Good for you! :yay :banana


----------



## David1976 (Nov 8, 2003)

cool! Good job!.. What'd you buy me!


----------



## Gerard (Feb 3, 2004)

that's awesome...


----------



## Melusine (Jun 19, 2004)

David1976 said:


> cool! Good job!.. What'd you buy me!


Thats a secret  :lol

Thanks for your replies. That accomplishment meant ALOT to me. :thanks


----------



## millenniumman75 (Feb 4, 2005)

Way to go, Wishful Thinking!


----------



## Melusine (Jun 19, 2004)

Thanks milleniumman75


----------



## User (Mar 20, 2004)

I've had a lot of problems with shopping by myself and interacting with clerks in particular. It's nice to hear someone else out there is conquering that fear right now.


----------



## Anatomica (May 23, 2005)

nice job there, now you can enjoy the ecstasy most girls feel when they go shopping...I'm a guy so I DON'T like shopping....

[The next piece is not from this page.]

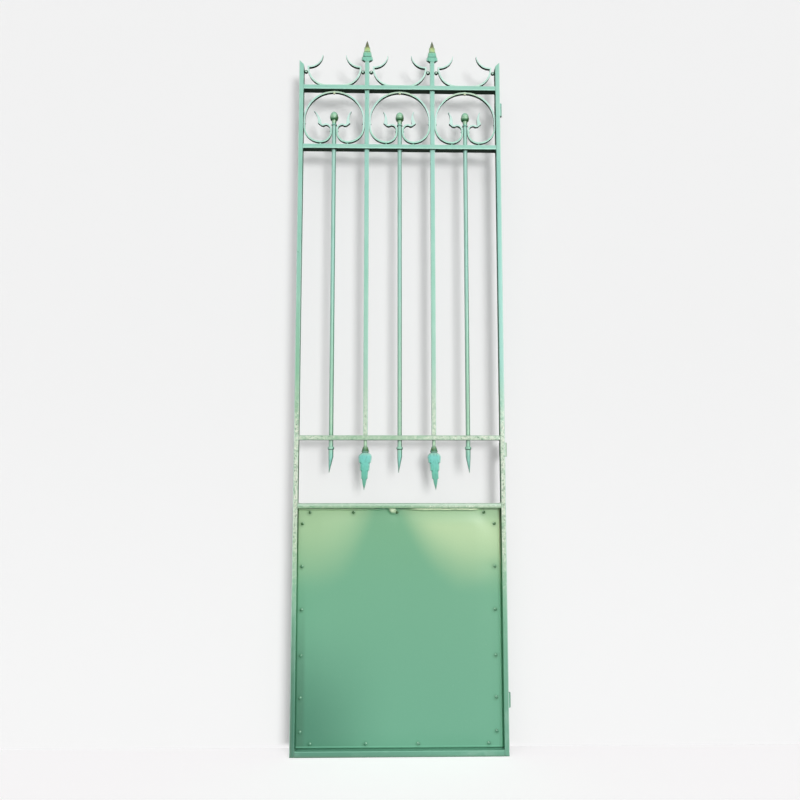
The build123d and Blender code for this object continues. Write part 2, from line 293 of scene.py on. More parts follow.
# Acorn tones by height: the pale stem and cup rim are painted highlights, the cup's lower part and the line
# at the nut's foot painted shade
ACORN_TONES = [(ACORN_SEAT + height, *seen) for height, *seen in (
    (0.0035, 142, 206, 186),
    (0.0050, 188, 224, 186),
    (0.0190, 186, 232, 194),
    (0.0205, 84, 146, 100),
    (0.0265, 88, 150, 104),
    (0.0285, 196, 240, 204),
    (0.0325, 190, 236, 200),
    (0.0338, 112, 168, 130),
    (0.0355, 186, 232, 200),
    (0.0410, 142, 194, 162),
    (0.0500, 140, 186, 160),
)]
SPIKE_TONES = [
    (0.920, 134, 156, 142),
    (0.945, 120, 184, 168),
    (0.970, 146, 216, 200),
    (1.010, 160, 216, 190),
    (1.040, 176, 216, 188),
]
STRIP_TONES = [(0.0, 96, 150, 124), (0.8, 118, 172, 140)]
RIVET_TONES = [
    (0.00, 96, 152, 126),
    (0.55, 96, 148, 114),
    (0.70, 84, 126, 82),
    (0.80, 70, 110, 66),
]
PANEL_TONES = [
    (0.00, 119, 178, 150),
    (0.30, 121, 179, 149),
    (0.55, 122, 180, 147),
    (0.80, 127, 182, 143),
]
TOP_SPEAR_TONES = [
    (2.400, 138, 206, 182),
    (2.436, 134, 202, 174),
    (2.444, 190, 214, 138),
    (2.454, 178, 196, 128),
    (2.459, 112, 108, 78),
    (2.482, 92, 88, 62),
]
DROP_SPEAR_TONES = [
    (0.864, 122, 140, 126),
    (0.882, 108, 172, 148),
    (0.930, 120, 206, 184),
    (0.980, 134, 218, 208),
    (0.990, 180, 232, 212),
    (0.993, 62, 96, 52),
    (1.007, 78, 116, 66),
    (1.011, 192, 228, 192),
    (1.034, 202, 234, 202),
]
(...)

actually I do.......no I'm not gay........................why are you looking at me like that...


----------



## Melusine (Jun 19, 2004)

lol @ inane, you can like shopping and not be gay, actually, i'm not much of a shopper either, does that mean i'm a lesbien? :con JK. 
Thanks for your replies


----------



## sleepynobowling (Aug 19, 2004)

at first i thought the title was "went shopping online" and i thought "ooo i love shopping online" :b


----------



## shyusa (Dec 4, 2004)

sleepynobowling said:


> at first i thought the title was "went shopping online" and i thought "ooo i love shopping online" :b


LoL


----------



## Melusine (Jun 19, 2004)

No, i actually went OUT to shop...but i prefer online myself...


----------



## goodgrief (Jul 13, 2005)

nice work! I also find waiting at the checkouts to be nerve-racking, and I always have to watch myself when I start feeling like an idiot and thinking everyone is watching me because I have to go back and forth from aisle to aisle because I can't find something or I forgot something.


----------



## AlaskaboyTroy (Jul 13, 2005)

wishful,i disagree "small victory" I think it was a HUGE victory CLAP CLAP CLAP=:O)


----------



## Melusine (Jun 19, 2004)

Thanks goodgrief and AlaskaboyTroy, yeah..i guess it really was a HUGE victory for me :banana


----------



## RedTulip (Nov 9, 2004)

Good for you. :banana


----------